● Information supplied
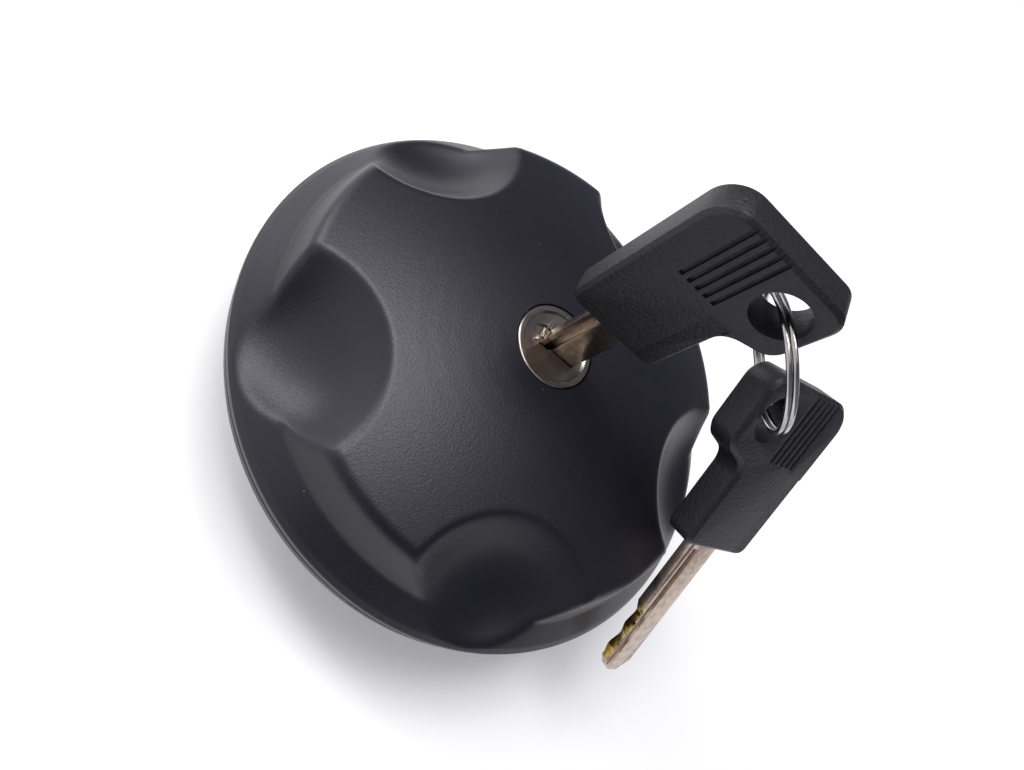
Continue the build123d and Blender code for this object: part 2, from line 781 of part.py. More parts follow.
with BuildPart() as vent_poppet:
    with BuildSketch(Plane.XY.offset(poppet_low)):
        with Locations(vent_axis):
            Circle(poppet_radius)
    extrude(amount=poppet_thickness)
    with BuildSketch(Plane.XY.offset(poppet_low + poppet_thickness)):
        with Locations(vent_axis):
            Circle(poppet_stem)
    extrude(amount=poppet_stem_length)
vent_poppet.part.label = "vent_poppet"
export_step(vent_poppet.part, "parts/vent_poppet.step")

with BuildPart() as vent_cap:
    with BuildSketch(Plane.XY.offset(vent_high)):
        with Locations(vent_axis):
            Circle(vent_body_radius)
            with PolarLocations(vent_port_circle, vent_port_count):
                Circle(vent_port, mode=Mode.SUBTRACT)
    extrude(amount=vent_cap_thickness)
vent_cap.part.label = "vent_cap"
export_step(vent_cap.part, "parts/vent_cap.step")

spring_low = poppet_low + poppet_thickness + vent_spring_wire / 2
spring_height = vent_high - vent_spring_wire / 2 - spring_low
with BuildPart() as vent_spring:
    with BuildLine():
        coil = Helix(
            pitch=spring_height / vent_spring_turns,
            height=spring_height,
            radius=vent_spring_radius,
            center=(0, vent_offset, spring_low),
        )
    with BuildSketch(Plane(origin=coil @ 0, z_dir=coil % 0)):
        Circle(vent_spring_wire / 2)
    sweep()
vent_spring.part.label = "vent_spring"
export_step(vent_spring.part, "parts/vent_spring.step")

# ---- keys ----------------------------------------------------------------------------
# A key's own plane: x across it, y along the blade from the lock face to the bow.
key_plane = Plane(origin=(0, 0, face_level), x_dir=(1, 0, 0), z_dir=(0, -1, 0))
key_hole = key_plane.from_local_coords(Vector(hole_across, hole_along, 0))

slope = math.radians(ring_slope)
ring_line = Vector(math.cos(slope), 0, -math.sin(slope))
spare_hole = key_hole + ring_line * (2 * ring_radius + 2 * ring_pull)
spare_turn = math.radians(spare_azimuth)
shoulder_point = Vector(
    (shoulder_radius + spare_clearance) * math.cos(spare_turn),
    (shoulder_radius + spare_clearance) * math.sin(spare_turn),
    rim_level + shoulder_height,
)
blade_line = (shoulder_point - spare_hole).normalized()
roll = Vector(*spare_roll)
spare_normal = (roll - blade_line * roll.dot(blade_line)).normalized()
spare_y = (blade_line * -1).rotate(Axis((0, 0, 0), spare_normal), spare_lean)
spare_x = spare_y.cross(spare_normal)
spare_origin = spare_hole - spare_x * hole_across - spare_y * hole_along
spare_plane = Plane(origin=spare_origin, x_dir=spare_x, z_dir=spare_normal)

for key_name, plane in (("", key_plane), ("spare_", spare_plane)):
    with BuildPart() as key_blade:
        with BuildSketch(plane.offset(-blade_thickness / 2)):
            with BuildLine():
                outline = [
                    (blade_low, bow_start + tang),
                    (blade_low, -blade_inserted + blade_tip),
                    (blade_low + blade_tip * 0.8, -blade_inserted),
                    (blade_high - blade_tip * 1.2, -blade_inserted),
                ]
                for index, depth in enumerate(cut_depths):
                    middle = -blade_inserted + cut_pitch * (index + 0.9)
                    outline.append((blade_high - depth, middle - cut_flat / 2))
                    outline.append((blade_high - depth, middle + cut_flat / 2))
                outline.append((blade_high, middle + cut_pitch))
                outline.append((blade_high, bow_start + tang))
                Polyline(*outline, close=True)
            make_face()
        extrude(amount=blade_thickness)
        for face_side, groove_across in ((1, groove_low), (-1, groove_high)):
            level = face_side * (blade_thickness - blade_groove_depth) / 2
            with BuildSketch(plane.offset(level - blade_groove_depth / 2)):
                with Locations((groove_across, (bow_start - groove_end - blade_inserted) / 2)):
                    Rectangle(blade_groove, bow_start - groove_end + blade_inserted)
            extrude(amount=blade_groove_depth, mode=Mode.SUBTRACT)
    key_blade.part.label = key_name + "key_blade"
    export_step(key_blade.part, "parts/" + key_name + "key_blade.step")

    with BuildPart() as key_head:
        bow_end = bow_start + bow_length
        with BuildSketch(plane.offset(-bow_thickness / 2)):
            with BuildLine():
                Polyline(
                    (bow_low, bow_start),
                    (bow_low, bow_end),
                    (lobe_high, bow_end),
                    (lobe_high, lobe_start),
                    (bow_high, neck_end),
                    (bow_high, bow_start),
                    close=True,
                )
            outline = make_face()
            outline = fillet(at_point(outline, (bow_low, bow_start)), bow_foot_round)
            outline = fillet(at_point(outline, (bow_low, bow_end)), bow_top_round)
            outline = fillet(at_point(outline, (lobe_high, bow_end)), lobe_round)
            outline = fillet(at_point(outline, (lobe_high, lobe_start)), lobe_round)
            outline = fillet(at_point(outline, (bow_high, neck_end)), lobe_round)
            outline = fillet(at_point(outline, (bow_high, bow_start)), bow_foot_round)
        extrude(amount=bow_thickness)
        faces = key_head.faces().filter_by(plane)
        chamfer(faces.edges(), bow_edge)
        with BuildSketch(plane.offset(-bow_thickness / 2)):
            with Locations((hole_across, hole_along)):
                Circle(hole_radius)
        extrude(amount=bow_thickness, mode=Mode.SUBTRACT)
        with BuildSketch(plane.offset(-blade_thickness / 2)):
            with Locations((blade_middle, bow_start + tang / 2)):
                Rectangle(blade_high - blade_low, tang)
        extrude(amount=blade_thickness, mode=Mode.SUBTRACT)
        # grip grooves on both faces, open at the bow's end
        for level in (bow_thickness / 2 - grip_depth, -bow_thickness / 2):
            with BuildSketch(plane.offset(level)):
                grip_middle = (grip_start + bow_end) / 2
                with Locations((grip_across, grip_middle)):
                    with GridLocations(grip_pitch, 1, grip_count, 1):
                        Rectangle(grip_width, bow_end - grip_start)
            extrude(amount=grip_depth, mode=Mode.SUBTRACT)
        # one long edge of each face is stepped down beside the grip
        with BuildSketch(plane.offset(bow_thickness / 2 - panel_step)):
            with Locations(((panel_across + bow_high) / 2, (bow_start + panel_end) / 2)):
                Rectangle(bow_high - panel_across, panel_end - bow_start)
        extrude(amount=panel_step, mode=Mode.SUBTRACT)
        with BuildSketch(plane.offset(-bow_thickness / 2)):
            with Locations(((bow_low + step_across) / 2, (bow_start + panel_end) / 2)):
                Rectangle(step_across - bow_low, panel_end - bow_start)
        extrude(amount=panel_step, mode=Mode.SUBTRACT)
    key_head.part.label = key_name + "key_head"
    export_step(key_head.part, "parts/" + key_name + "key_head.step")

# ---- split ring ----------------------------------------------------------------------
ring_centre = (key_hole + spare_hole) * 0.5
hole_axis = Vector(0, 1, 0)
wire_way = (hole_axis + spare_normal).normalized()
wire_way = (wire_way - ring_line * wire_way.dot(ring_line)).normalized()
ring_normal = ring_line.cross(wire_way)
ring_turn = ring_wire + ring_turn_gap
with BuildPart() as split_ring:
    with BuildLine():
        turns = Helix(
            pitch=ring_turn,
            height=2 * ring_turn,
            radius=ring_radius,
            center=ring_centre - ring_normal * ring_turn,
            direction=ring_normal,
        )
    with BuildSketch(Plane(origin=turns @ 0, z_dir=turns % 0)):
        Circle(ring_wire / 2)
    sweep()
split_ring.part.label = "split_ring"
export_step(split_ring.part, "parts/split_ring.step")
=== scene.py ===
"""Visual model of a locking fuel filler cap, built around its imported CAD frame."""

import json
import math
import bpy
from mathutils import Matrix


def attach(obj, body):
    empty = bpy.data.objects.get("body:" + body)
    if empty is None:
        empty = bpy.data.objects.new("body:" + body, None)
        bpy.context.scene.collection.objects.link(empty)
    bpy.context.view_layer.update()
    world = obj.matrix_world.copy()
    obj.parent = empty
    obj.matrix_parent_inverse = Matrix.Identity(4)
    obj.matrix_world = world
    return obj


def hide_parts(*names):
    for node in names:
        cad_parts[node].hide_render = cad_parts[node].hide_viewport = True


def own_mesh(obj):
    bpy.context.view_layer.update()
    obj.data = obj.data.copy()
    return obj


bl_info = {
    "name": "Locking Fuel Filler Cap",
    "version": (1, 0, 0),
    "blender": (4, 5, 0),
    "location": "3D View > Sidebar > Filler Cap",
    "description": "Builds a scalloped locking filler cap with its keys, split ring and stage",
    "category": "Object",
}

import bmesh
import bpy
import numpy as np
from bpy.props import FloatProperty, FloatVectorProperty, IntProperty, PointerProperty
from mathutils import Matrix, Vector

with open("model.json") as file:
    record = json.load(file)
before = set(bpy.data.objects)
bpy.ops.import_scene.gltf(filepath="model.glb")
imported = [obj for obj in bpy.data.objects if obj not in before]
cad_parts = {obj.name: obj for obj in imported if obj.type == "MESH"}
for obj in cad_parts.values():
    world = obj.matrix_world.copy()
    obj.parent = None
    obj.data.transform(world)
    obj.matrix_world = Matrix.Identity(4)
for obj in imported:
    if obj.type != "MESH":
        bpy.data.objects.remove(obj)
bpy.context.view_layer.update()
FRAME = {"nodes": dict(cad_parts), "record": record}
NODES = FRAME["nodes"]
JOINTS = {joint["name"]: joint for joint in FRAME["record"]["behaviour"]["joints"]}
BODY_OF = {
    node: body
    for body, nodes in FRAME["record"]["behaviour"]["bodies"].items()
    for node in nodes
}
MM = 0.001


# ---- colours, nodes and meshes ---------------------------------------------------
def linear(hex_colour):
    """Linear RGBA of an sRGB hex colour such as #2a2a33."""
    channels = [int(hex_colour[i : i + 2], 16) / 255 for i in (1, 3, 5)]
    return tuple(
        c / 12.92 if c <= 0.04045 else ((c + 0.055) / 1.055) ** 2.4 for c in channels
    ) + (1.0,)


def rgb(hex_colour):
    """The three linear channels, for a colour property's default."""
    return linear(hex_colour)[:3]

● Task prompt
Both the line with "# ---- split" and the line with "obj.data = obj.data.copy()" belong in the answer; write them out exactly, with every line between.

● Response
# ---- split ring ----------------------------------------------------------------------
ring_centre = (key_hole + spare_hole) * 0.5
hole_axis = Vector(0, 1, 0)
wire_way = (hole_axis + spare_normal).normalized()
wire_way = (wire_way - ring_line * wire_way.dot(ring_line)).normalized()
ring_normal = ring_line.cross(wire_way)
ring_turn = ring_wire + ring_turn_gap
with BuildPart() as split_ring:
    with BuildLine():
        turns = Helix(
            pitch=ring_turn,
            height=2 * ring_turn,
            radius=ring_radius,
            center=ring_centre - ring_normal * ring_turn,
            direction=ring_normal,
        )
    with BuildSketch(Plane(origin=turns @ 0, z_dir=turns % 0)):
        Circle(ring_wire / 2)
    sweep()
split_ring.part.label = "split_ring"
export_step(split_ring.part, "parts/split_ring.step")
=== scene.py ===
"""Visual model of a locking fuel filler cap, built around its imported CAD frame."""

import json
import math
import bpy
from mathutils import Matrix


def attach(obj, body):
    empty = bpy.data.objects.get("body:" + body)
    if empty is None:
        empty = bpy.data.objects.new("body:" + body, None)
        bpy.context.scene.collection.objects.link(empty)
    bpy.context.view_layer.update()
    world = obj.matrix_world.copy()
    obj.parent = empty
    obj.matrix_parent_inverse = Matrix.Identity(4)
    obj.matrix_world = world
    return obj


def hide_parts(*names):
    for node in names:
        cad_parts[node].hide_render = cad_parts[node].hide_viewport = True


def own_mesh(obj):
    bpy.context.view_layer.update()
    obj.data = obj.data.copy()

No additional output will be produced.